Please copy the lines below exactly, from the first one through the line showing "from mathutils import Matrix, Vector".

--- Begin GIVEN INFORMATION ---

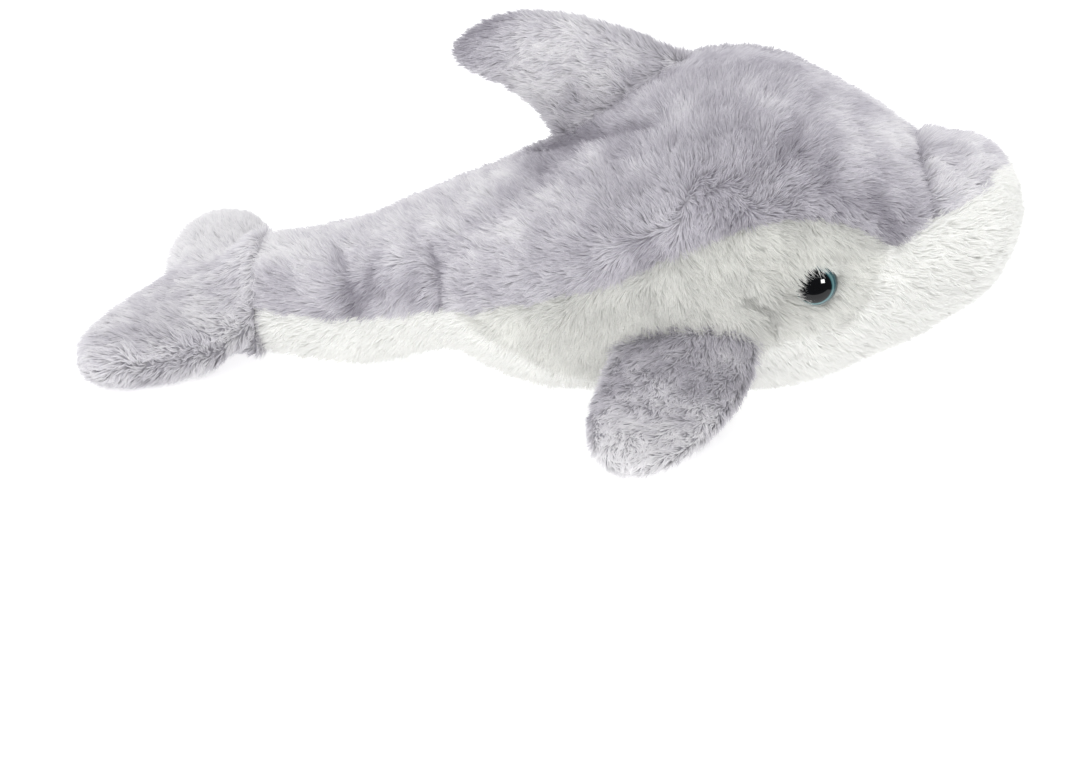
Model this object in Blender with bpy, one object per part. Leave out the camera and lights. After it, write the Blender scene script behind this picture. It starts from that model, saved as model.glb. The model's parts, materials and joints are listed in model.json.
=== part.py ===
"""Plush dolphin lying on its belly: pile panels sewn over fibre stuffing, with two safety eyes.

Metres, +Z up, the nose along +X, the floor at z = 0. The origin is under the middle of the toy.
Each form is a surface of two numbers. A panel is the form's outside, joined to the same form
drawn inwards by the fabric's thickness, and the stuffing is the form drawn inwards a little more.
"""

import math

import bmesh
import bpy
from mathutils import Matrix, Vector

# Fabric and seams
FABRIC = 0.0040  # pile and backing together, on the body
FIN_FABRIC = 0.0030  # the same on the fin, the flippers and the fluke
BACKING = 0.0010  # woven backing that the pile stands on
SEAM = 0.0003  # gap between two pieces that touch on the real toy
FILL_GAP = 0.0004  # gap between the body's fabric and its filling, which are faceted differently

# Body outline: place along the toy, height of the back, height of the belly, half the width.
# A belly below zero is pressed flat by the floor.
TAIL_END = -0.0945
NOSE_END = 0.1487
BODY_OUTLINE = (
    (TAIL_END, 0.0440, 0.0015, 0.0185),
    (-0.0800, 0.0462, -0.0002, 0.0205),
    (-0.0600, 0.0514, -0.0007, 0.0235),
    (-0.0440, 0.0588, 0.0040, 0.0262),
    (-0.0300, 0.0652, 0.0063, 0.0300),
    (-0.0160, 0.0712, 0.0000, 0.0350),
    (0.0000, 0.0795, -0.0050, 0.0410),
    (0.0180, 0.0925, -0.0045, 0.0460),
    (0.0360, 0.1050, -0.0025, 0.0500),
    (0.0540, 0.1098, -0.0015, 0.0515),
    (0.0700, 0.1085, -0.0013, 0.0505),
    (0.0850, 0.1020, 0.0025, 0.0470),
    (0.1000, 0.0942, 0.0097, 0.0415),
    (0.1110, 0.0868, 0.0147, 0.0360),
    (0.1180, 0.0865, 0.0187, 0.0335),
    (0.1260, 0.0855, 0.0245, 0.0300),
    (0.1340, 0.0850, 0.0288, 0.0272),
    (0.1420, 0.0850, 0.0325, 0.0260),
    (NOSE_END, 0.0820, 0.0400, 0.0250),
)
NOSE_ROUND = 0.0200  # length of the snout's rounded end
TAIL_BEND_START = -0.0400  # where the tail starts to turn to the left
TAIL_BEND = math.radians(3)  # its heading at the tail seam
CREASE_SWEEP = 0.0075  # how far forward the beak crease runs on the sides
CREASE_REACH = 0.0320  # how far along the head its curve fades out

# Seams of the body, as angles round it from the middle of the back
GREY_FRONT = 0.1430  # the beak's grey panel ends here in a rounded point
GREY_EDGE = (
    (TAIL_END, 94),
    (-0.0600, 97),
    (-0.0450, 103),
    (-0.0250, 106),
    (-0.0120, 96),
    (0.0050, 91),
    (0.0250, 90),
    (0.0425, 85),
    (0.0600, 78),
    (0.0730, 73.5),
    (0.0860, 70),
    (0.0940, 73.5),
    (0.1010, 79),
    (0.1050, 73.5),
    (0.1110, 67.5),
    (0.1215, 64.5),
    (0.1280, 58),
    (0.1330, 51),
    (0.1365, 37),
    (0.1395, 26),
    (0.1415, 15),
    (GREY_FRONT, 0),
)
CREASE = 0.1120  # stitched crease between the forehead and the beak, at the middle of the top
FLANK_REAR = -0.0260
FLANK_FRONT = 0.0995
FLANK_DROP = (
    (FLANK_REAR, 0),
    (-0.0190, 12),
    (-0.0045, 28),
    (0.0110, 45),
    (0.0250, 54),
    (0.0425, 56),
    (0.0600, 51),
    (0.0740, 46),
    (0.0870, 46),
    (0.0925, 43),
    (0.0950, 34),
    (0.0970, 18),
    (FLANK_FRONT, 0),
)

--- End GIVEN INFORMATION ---

*THE OUTPUT*
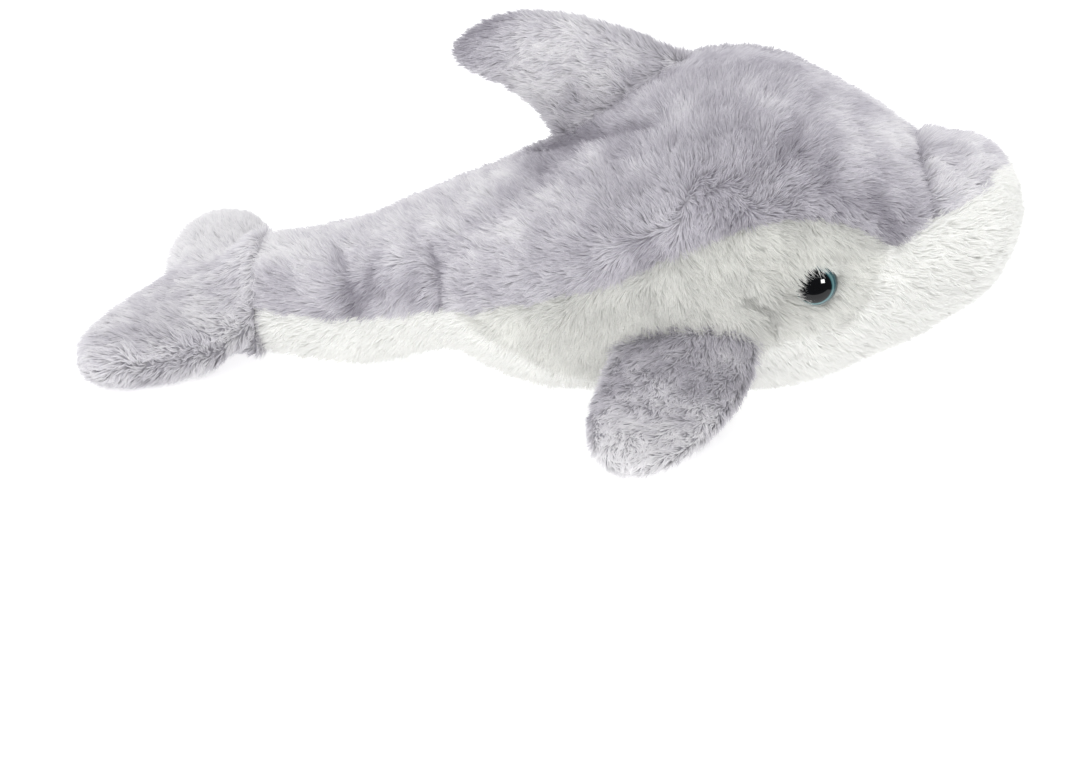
Model this object in Blender with bpy, one object per part. Leave out the camera and lights. After it, write the Blender scene script behind this picture. It starts from that model, saved as model.glb. The model's parts, materials and joints are listed in model.json.
=== part.py ===
"""Plush dolphin lying on its belly: pile panels sewn over fibre stuffing, with two safety eyes.

Metres, +Z up, the nose along +X, the floor at z = 0. The origin is under the middle of the toy.
Each form is a surface of two numbers. A panel is the form's outside, joined to the same form
drawn inwards by the fabric's thickness, and the stuffing is the form drawn inwards a little more.
"""

import math

import bmesh
import bpy
from mathutils import Matrix, Vector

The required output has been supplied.